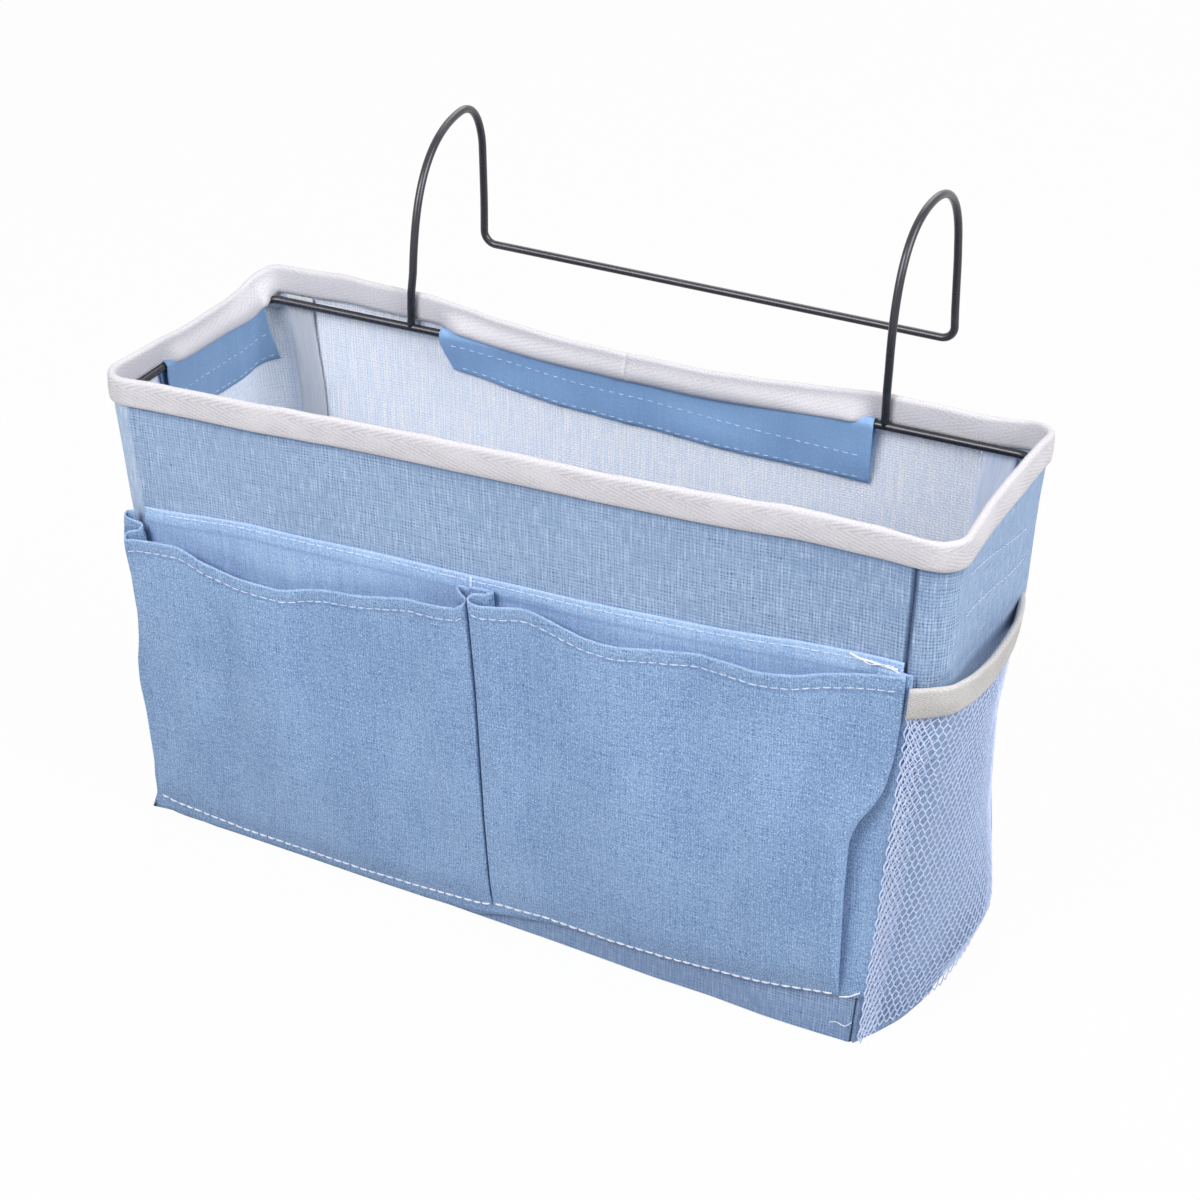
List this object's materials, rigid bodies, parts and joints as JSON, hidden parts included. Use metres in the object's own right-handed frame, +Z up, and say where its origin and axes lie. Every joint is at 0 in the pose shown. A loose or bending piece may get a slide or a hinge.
--
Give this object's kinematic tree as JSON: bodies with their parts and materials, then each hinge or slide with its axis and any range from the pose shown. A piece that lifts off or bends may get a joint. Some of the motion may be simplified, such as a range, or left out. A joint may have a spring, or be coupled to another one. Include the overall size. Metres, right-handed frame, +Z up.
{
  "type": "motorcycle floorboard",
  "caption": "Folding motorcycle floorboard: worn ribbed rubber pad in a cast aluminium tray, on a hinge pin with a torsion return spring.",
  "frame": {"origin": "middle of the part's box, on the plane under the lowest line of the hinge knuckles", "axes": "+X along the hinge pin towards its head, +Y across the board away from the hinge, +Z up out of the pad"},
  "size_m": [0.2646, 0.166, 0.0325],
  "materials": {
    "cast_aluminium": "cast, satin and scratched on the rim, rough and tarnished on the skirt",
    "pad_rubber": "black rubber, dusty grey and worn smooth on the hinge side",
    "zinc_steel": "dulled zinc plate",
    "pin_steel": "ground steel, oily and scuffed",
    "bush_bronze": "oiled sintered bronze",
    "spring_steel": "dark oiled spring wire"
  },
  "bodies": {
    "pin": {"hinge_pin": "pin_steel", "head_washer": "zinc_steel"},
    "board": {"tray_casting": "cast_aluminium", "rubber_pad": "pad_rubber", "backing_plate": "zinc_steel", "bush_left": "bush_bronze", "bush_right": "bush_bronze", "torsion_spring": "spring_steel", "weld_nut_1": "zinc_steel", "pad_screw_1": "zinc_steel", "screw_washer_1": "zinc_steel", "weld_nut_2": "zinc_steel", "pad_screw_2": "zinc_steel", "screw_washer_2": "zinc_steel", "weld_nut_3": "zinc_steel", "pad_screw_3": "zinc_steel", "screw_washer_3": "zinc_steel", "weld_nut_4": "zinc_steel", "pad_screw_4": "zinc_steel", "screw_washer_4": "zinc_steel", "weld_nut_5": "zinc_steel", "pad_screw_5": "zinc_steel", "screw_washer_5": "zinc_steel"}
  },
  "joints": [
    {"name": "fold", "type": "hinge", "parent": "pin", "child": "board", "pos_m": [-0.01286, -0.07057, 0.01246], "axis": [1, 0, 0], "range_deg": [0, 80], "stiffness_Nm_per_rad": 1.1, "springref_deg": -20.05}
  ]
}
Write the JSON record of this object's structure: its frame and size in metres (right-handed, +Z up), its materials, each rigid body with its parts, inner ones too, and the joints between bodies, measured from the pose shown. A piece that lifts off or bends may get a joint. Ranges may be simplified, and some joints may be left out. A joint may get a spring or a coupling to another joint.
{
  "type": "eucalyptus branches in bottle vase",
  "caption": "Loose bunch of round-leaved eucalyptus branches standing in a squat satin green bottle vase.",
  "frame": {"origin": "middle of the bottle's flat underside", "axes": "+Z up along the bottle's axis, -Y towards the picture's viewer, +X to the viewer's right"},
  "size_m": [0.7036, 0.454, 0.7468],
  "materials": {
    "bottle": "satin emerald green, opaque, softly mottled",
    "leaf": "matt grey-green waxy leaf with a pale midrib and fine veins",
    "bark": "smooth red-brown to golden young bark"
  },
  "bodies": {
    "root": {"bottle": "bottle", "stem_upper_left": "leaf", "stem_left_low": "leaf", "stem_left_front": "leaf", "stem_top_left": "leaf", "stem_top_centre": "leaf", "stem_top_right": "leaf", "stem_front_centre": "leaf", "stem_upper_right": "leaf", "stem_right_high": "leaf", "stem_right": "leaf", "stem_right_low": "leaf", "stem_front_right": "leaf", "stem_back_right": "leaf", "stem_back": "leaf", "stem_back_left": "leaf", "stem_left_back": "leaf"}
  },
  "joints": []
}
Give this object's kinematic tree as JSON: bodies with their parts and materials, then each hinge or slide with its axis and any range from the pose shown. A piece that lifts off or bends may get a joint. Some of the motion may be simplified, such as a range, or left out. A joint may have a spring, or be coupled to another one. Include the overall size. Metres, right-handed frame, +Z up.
...
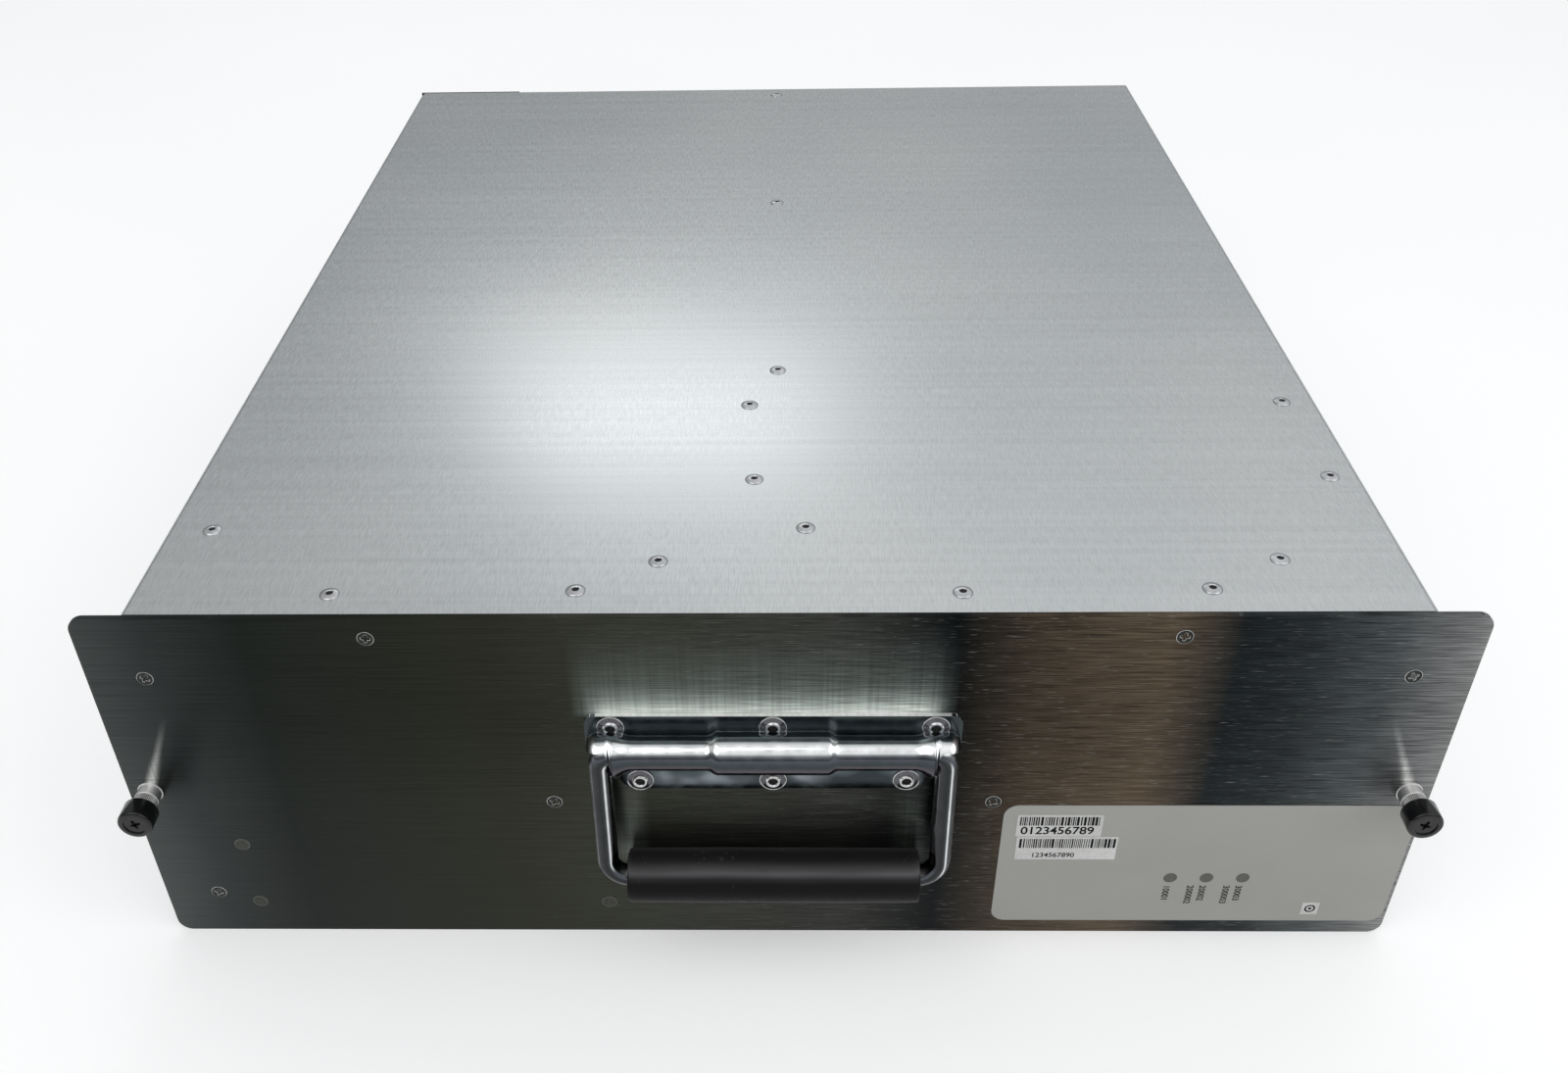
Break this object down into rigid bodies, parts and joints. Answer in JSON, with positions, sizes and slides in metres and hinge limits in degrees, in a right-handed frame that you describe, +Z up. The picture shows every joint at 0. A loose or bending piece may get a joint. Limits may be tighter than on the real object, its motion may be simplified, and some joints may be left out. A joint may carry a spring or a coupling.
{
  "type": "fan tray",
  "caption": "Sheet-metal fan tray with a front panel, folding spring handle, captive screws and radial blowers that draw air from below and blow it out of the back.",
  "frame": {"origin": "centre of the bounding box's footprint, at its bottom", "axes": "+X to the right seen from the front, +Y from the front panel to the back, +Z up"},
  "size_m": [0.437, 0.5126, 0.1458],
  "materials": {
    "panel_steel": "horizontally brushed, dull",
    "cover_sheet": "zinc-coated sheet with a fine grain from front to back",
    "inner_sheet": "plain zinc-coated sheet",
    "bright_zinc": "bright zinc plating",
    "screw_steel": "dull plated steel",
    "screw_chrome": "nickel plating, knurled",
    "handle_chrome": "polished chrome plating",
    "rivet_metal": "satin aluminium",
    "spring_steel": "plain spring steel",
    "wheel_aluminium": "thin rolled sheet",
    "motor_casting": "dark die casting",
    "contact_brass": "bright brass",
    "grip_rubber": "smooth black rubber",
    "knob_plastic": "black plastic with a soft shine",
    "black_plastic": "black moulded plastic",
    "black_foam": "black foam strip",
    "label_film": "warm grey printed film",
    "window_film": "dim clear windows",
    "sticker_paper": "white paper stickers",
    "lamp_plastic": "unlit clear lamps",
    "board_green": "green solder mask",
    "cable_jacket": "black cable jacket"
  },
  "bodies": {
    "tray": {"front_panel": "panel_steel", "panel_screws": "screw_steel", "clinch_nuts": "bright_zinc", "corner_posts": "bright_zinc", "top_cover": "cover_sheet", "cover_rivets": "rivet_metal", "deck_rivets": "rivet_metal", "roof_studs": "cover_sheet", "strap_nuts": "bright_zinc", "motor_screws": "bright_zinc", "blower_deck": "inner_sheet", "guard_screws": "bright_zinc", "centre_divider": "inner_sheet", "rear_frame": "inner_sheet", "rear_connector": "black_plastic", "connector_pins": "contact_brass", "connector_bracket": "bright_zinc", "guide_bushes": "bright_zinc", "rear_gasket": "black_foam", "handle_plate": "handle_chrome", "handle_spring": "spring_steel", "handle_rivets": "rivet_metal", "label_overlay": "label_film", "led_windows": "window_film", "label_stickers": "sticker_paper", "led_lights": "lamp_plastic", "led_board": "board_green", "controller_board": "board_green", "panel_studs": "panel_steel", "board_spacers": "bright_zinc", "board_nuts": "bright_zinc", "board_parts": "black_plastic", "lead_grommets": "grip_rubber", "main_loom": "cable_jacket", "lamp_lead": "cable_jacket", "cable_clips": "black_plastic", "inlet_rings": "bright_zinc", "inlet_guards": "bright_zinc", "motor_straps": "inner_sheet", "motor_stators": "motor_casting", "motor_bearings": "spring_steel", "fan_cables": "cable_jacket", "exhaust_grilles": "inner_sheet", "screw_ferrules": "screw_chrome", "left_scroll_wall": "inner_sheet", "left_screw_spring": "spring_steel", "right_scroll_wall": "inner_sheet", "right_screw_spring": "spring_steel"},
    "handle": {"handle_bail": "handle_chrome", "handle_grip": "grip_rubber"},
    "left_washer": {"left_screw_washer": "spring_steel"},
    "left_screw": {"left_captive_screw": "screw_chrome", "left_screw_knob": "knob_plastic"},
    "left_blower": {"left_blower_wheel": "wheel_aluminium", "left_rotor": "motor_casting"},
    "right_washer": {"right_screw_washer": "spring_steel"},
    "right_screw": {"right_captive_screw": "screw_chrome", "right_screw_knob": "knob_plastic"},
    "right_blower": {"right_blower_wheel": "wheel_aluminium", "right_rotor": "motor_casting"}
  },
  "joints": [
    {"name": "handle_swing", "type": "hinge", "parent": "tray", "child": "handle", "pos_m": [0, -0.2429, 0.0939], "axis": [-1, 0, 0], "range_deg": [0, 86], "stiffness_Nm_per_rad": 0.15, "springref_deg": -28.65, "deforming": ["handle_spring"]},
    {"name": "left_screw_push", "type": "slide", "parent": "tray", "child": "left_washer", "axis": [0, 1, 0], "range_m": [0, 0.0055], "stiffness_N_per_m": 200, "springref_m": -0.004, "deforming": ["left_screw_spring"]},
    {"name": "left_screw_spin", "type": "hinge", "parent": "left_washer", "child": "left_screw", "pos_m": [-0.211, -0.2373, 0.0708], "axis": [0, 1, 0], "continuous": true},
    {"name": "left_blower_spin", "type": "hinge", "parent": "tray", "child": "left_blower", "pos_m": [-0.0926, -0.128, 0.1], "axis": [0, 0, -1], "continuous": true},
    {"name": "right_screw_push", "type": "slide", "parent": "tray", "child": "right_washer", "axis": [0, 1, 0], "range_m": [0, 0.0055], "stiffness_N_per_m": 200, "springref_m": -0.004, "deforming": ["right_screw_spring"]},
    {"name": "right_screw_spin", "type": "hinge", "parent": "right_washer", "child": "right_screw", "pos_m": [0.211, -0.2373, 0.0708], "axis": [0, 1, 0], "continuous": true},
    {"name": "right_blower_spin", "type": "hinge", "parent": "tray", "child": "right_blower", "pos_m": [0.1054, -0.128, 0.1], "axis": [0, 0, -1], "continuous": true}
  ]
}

STATED PROBLEM
Each line containing the word "pose" counts once; report the total alone.

ANSWER TO THIS PROBLEM
4